I like to think that I know a little something about surviving a variety of world-ending scenarios. A childhood of computer games and films has left me prepared for zombie outbreaks, alien invasions and even a planet run by apes. One of the things I’ve learnt about surviving a catastrophe is that groups of things that look and act the same are generally something to be scared of.
A single zombie by itself? Not that scary – it’s a problem easily solved by a chainsaw to the back of the head. A sole alien? Not scary (unless you’re stuck on spaceship with little hope of rescue) -- maybe the alien is even friendly and just wants to go home. An ape rides up on horseback holding a spear -- weird, but not that scary. On the other hand, a horde of zombies wandering towards your house is never good. Thousands of aliens falling from the sky rarely ends well. A hundred apes riding a hundred horses towards your gated-community is going to make you wish you had built a taller gate.
Unfortunately, this sameness and the fear that goes with it isn’t something I just have to face in the cinema. I see it every time I go shopping. Let’s take a look in the children’s shampoo aisle:
All the products come in similar plastic bottles, all the same size. The shampoo is always dispensed by pumping or squeezing. They are all liquid-gels, and there are pastel colours for babies and primary colours for toddlers. Almost all of them have the words ‘gentle’ and ‘tear free’ tattooed on the bottles. While most people will see cute fish and cartoon characters when viewing our line-up of suspects, I see a zombie horde heading for disaster.
I’m not the only one who sees ghouls in the shopping aisles; a recent TNS study showed that 60% of new product launches in the UK are either ‘zombie’ products, products that fail to provide long-term growth, or ‘cannibal’ products, products that transfer consumers from one product in your portfolio to another.
As marketers, how do we avoid overseeing portfolios of zombies and cannibals? In a marketplace where there’s an abundance of similar products, both competitively and within our own portfolios, how can we create products that are geared towards new consumers and long-term growth?
The solution to this problem comes in two parts. The first part is better product development, which is the creation of innovative functions and experiences that differentiates a product from its peers. The second part is the creation of distinctive assets, such as a logo, messaging, and colour that makes a product easy to recognise. How do we make consumers actually feel something for the one product trying to break out of the horde?
Today, we’re going to focus on the second part of the solution: how to create a distinctive product. How do you develop an easily recognizable logo, campaign or packaging for a product that remains true to the parent brand, is distinctive from other products within a portfolio and is appealing to customers?

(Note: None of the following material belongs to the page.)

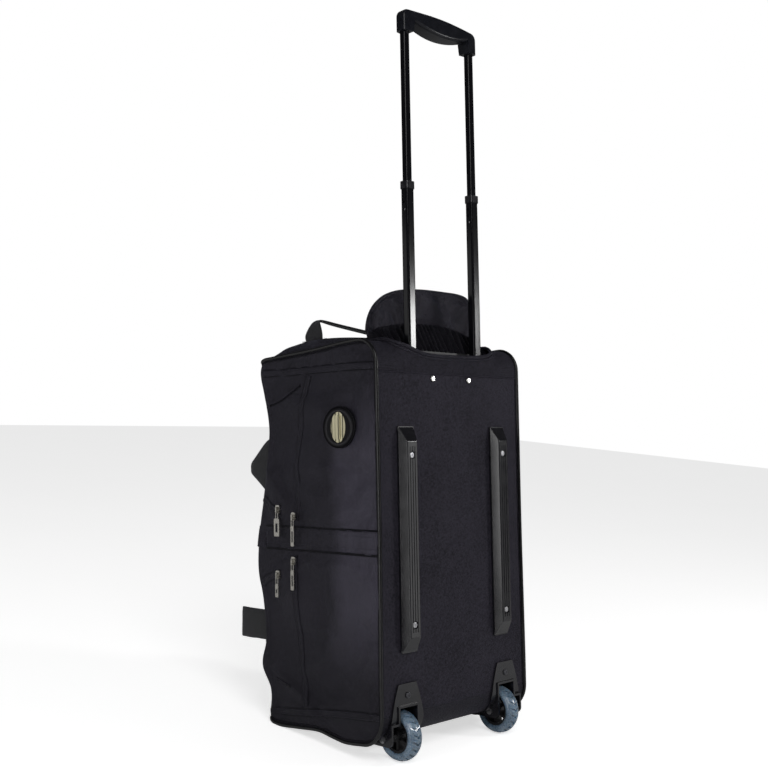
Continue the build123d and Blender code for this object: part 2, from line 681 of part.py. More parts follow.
def button_spring():
    """Return spring under the yoke."""
    coil = Helix(pitch=SPRING_PITCH, height=SPRING_HEIGHT, radius=SPRING_RADIUS)
    coil = Pos(0, TUBE_Y, SPRING_LOW) * coil
    return sweep((coil ^ 0) * Circle(SPRING_WIRE), path=coil)


# ---------------------------------------------------------------- pocket flap and sewn handles
def pocket_flap():
    """Cover of the handle pocket, standing open behind the tubes."""
    plate = block(FLAP_X, (FLAP_Y - FLAP_HALF_THICK, FLAP_Y + FLAP_HALF_THICK), (FLAP_FOOT, FLAP_TOP))
    corners = plate.edges().filter_by(Axis.Y).group_by(Axis.Z)[-1]
    return fillet(corners, FLAP_CORNER)


def pocket_liner():
    """Gathered lining in front of the flap."""
    return block((-LINER_HALF, LINER_HALF), LINER_Y, LINER_Z)


def grab_handle():
    """Webbing grab handle on the upper end, drawn up near its left foot."""
    outer = [(-104, 586), (-106, 604), (-92, 620), (96, 602), (102, 586)]
    inner = [(99, 586), (94, 599), (-91, 616.5), (-102.5, 603), (-101, 586)]
    with BuildSketch(Plane.XZ.offset(-GRAB_Y[1])) as arch:
        with BuildLine():
            Polyline(outer + inner, close=True)
        make_face()
    return extrude(arch.sketch, GRAB_Y[1] - GRAB_Y[0])


def carry_handle():
    """Left carry handle: two legs that fold inwards to a wrapped grip."""
    x = -CARRY_X
    half = CARRY_WEB / 2
    low, high = CARRY_FEET
    middle = (low + high) / 2
    near, far = CARRY_GRIP_X
    shape = Part()
    for foot, side in ((low, -1), (high, 1)):
        grip_end = middle + side * (CARRY_GRIP_HALF - 1)
        outline = [(x, foot - half), (x, foot + half), (-near - 4, grip_end + 12), (-near - 4, grip_end - 12)]
        with BuildSketch(Plane.XZ.offset(-CARRY_REACH)) as fold:
            Polygon(*outline, align=None)
        shape += extrude(fold.sketch, WEB_THICK)
        shape += block((x - WEB_THICK / 2, x + WEB_THICK / 2), (CARRY_HINGE_Y + 0.5, CARRY_REACH),
                       (foot - half, foot + half))
    grip = block((-far, -near), (CARRY_REACH - 9, CARRY_REACH + 4),
                 (middle - CARRY_GRIP_HALF, middle + CARRY_GRIP_HALF))
    return shape + fillet(grip.edges().filter_by(Axis.Z), 5)


def handle_feet():
    """Sewn ends of the grab handle and of both carry handles."""
    half = CARRY_WEB / 2
    feet = [block((x - 16, x + 16), GRAB_Y, (BAG_TOP + PLATE_GAP, BAG_TOP + 2.2)) for x in GRAB_FEET_X]
    for side in (-1, 1):
        for z in CARRY_FEET:
            feet.append(block((side * (CARRY_X + 12), side * (CARRY_X - 18)),
                              (BAG_DEPTH + PLATE_GAP, BAG_DEPTH + 2), (z - half, z + half)))
    return Compound(children=feet)


# ---------------------------------------------------------------- badge and zips
def badge_base():
    """Oval rubber backing on the left side panel."""
    plane = Plane(origin=(-BAG_WIDTH / 2 - 0.05, BADGE_Y, BADGE_Z), z_dir=(-1, 0, 0), x_dir=(0, -1, 0))
    base = extrude(plane * Ellipse(*BADGE_RADII), BADGE_THICK)
    base = fillet(base.edges().sort_by(Axis.X)[0], 1.2)
    recess = Ellipse(PLATE_RADII[0] + 0.2, PLATE_RADII[1] + 0.2)
    return base - extrude(plane.offset(BADGE_THICK - 1.6) * recess, BADGE_THICK)


def badge_plate():
    """Plain metal oval with a raised bar, set into the backing."""
    start = -BAG_WIDTH / 2 - BADGE_THICK / 2
    plane = Plane(origin=(start, BADGE_Y, BADGE_Z), z_dir=(-1, 0, 0), x_dir=(0, -1, 0))
    plate = extrude(plane * Ellipse(*PLATE_RADII), 2)
    bar = extrude(plane.offset(1) * RectangleRounded(9, 34, 2), 2.2)
    return plate + bar


def zip_strip(points):
    """Closed zip: a narrow strip along a path on the left side panel."""
    pieces = []
    for start, end in zip(points, points[1:]):
        run = Vector(end[0] - start[0], end[1] - start[1])
        angle = run.get_angle(Vector(0, 1)) * (1 if run.X < 0 else -1)
        centre = Pos((start[0] + end[0]) / 2, (start[1] + end[1]) / 2)
        pieces.append(centre * Rot(Z=angle) * RectangleRounded(ZIP_WIDTH, run.length + ZIP_WIDTH, 2))
    outline = pieces[0]
    for piece in pieces[1:]:
        outline += piece
    return extrude(Plane.YZ.offset(ZIP_FACE_X - ZIP_THICK) * outline, ZIP_THICK)


def pocket_zips():
    """The four closed zips of the side pockets."""
    paths = (UPPER_ZIP, LOWER_ZIP, UPPER_ARCH, LOWER_ARCH)
    return Compound(children=[solid for path in paths for solid in zip_strip(path).solids()])


def side_slider(y, z):
    """Zip slider body with a bail, on the left side panel."""
    depth, width, height = SLIDER_SIZE
    body = block((SLIDER_X - depth, SLIDER_X), (y - width / 2, y + width / 2),
                 (z - height / 2, z + height / 2))
    body = fillet(body.edges().filter_by(Axis.X), 2.5)
    pivot_z = z - PIVOT_DROP
    bail = block((PIVOT_X - 2.1, PIVOT_X + 1.5), (y - 1.2, y + 1.2), (pivot_z - 2.4, z + 3.5))
    bail = fillet(bail.edges().filter_by(Axis.Y).group_by(Axis.X)[0], 1)
    eye = block((PIVOT_X - 1, PIVOT_X + 1), (y - 2, y + 2), (pivot_z - 1.1, pivot_z + 1.1))
    return body + bail - eye


def side_tab(y, z, length, width):
    """Pull tab that hangs from a slider's bail by a wire link."""
    pivot_z = z - PIVOT_DROP
    link = block((PIVOT_X - 0.4, PIVOT_X + 0.4), (y - 3, y + 3), (pivot_z - 12, pivot_z + 0.5))
    link -= block((PIVOT_X - 1, PIVOT_X + 1), (y - 1.7, y + 1.7), (pivot_z - 10.5, pivot_z - 0.5))
    blade = block((PIVOT_X - 0.8, PIVOT_X + 0.6), (y - width / 2, y + width / 2),
                  (pivot_z - length, pivot_z - 11))
    blade = fillet(blade.edges().filter_by(Axis.X), 1.6)
    window = block((PIVOT_X - 1, PIVOT_X + 1), (y - width / 5, y + width / 5),
                   (pivot_z - length + 6, pivot_z - 18))
    return link + blade - window


def to_front(shape):
    """Turn a part made for the left side panel onto the middle of the front panel."""
    return Pos(0, BAG_DEPTH, 0) * Rot(Z=-90) * Pos(BAG_WIDTH / 2, 0, 0) * shape


def write(shape, name):
    """Write one sub-part."""
    export_step(shape, os.path.join("parts", name + ".step"))


def mirrored(shape):
    """Right-hand twin of a left-hand part."""
    return mirror(shape, Plane.YZ)


def all_parts():
    """Every sub-part by name."""
    parts = {
        "back_panel": back_panel(),
        "handle_pocket_panel": handle_pocket_panel(),
        "top_end_panel": top_end_panel(),
        "bottom_end_panel": bottom_end_panel(),
        "front_panel": front_panel(),
        "main_flap_left": main_flap(),
        "main_flap_right": mirrored(main_flap()),
        "side_panel_left": side_panel(),
        "side_panel_right": mirrored(side_panel()),
        "edge_piping": edge_piping(),
        "mid_bands": mid_bands(),
        "pocket_linings": pocket_linings(),
        "base_board": base_board(),
        "inner_wall": inner_wall(),
        "skid_rail_left": skid_rail(),
        "skid_rail_right": mirrored(skid_rail()),
        "rail_screws": rail_screws(),
        "back_rivets": back_rivets(),
        "wheel_housing_left": wheel_housing(),
        "wheel_housing_right": mirrored(wheel_housing()),
        "housing_screws": housing_screws(),
        "tyre_left": tyre(),
        "tyre_right": mirrored(tyre()),
        "hub_left": hub(),
        "hub_right": mirrored(hub()),
        "axles": axles(),
        "outer_tubes": both_tubes(tube(OUTER_TUBE, OUTER_LOW, OUTER_HIGH)),
        "middle_tubes": mid_tubes(),
        "top_tubes": top_tubes(),
        "tube_collars": collars(),
        "middle_lock_plugs": lock_plugs(MID_TUBE, MID_LOW),
        "top_lock_plugs": lock_plugs(TOP_TUBE, TOP_LOW),
        "middle_lock_pins": lock_pins(MID_TUBE, MID_PIN_Z),
        "top_lock_pins": lock_pins(TOP_TUBE, TOP_PIN_Z),
        "upper_bracket": upper_bracket(),
        "foot_bracket": foot_bracket(),
        "grip_upper_shell": grip_half(True),
        "grip_lower_shell": grip_half(False),
        "release_button": release_button(),
        "push_rods": push_rods(),
        "button_spring": button_spring(),
        "pocket_flap": pocket_flap(),
        "pocket_liner": pocket_liner(),
        "grab_handle": grab_handle(),
        "carry_handle_left": carry_handle(),
        "carry_handle_right": mirrored(carry_handle()),
        "handle_feet": handle_feet(),
        "badge_base": badge_base(),
        "badge_plate": badge_plate(),
        "pocket_zips": pocket_zips(),
        "main_zip_slider": to_front(side_slider(0, MAIN_ZIP_Z)),
        "main_zip_tab": to_front(side_tab(0, MAIN_ZIP_Z, *MAIN_TAB)),
    }
    for name, (y, z, length, width) in ZIP_PULLS.items():
        parts[name + "_slider"] = side_slider(y, z)
        parts[name + "_tab"] = side_tab(y, z, length, width)
    return parts


os.makedirs("parts", exist_ok=True)
for part_name, part_shape in all_parts().items():
    write(part_shape, part_name)
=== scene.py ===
"""Looks of the wheeled duffel bag: cloth, seams, zips, webbing, plastics, metal, light and camera.

Metres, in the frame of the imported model: +Z up along the bag, +Y from the back panel to the front.
"""
import bpy
import math
import bmesh
import numpy as np
from mathutils import Matrix, Vector, noise
from mathutils.bvhtree import BVHTree


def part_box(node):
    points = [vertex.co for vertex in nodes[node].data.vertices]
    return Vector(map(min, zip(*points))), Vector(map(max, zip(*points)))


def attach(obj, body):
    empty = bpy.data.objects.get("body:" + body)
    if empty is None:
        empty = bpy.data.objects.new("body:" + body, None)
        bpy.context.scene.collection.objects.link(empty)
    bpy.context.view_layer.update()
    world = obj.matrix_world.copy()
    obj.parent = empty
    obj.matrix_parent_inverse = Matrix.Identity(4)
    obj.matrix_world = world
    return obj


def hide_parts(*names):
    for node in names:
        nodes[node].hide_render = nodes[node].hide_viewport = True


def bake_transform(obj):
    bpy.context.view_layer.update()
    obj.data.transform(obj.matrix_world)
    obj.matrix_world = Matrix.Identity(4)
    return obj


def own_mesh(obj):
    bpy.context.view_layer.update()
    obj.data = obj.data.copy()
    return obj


MM = 0.001
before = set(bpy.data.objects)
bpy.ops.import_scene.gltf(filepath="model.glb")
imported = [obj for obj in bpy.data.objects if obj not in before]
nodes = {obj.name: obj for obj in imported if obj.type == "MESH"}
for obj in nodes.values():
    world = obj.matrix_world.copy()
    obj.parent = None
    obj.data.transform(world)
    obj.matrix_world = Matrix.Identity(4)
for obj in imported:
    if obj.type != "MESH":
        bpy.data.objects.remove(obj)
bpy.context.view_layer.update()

# ---- sizes read from the frame ----
HALF_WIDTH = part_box("side_panel_right")[1].x
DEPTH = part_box("front_panel")[1].y
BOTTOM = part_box("front_panel")[0].z
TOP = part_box("top_end_panel")[1].z
SEAM_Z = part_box("handle_pocket_panel")[0].z
LOWER_SEAM_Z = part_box("back_panel")[0].z
BAND_LOW, BAND_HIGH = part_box("mid_bands")[0].z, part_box("mid_bands")[1].z
FLAP_EDGE_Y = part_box("handle_pocket_panel")[1].y
OPENING_HALF = 0.001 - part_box("main_flap_left")[0].x
OPENING_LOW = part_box("main_flap_left")[0].z - 0.001
OPENING_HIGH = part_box("main_flap_left")[1].z + 0.001
BACK_RADIUS = 35 * MM
FRONT_RADIUS = 18 * MM
LOW_FRONT_RADIUS = 20 * MM
PLAN_RADIUS = 9 * MM
CLOTH_THICK = 1.2 * MM
GRID_STEP = 6 * MM
SEAM_HOLD = 4 * MM
ON_WALL = 1e-6
BACK_DIRECTION = (0, -1, 0)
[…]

In recent projects on cars and insurance products, we’ve been developing distinct personalities for different products in a portfolio. The personality metaphor is used frequently in brand development but is underutilized in product launches. There’s some evidence that developing distinctive product personalities can lead to increased customer preference for a product and consumers’ attachment to that product. But, to some extent, that doesn’t matter at this stage. Don’t view the personality of a product as an end in itself but as a heuristic that will take us from the messy and complex interactions between product, brand, consumers and competitors to distinctive assets like packaging and colour we mentioned before.
The creation of a distinctive product personality is a balancing act between the different and the complementary. On one hand, you want to develop a personality that is distinct from other products yet complements the personalities of consumers and the overarching brand. We’ve found that one of the best ways to do this is through social media research. The web is a huge interconnected network of consumer thoughts and feelings, and if you figure out how different personality attributes fit together, or not, it’s a great place to start to develop potential product personalities. Typically, we take the personality attributes of consumers, normally from a segmentation study; the personality of a brand (normally from the brand book, temple, onion, key or another lexicon used to articulate the brand archetype); and a selection of hypothetical product personality attributes for the products we want to investigate. This naturally occurring online data allows us to see if, when people talk about, say, “cute”, they associate “cute” with “cheerful” but never with “funny”. Layering exploratory network analysis with a qualitative interpretation yields rich, nuanced connections that can inspire the way you position a product.
An additional benefit of a content-rich approach like this is that it allows you to get a deeper understanding of the personality attributes you're investigating. For example, a brony is a different type of “cute” than that of a My Little Pony.
Once you’ve settled on the distinctive personality attributes for a product, you can start developing assets around them. For example, “cute” packaging may be more rounded than “reliable” packaging. Designers, in particular, are very good at this sort of reverse semiotics, or the creation of symbols from meaning, and planners find this a rich way to talk to creative teams about the subsequent advertising brief.
Creating distinctive product assets like this increases the availability of your product to consumers both mentally - it’s top-of-mind - and physically -- it’s easy to pick out in the store. The key to surviving a zombie apocalypse of the marketing variety isn’t to hide in the undergrowth, but it’s to stand out there, loud and proud, with a confident personality.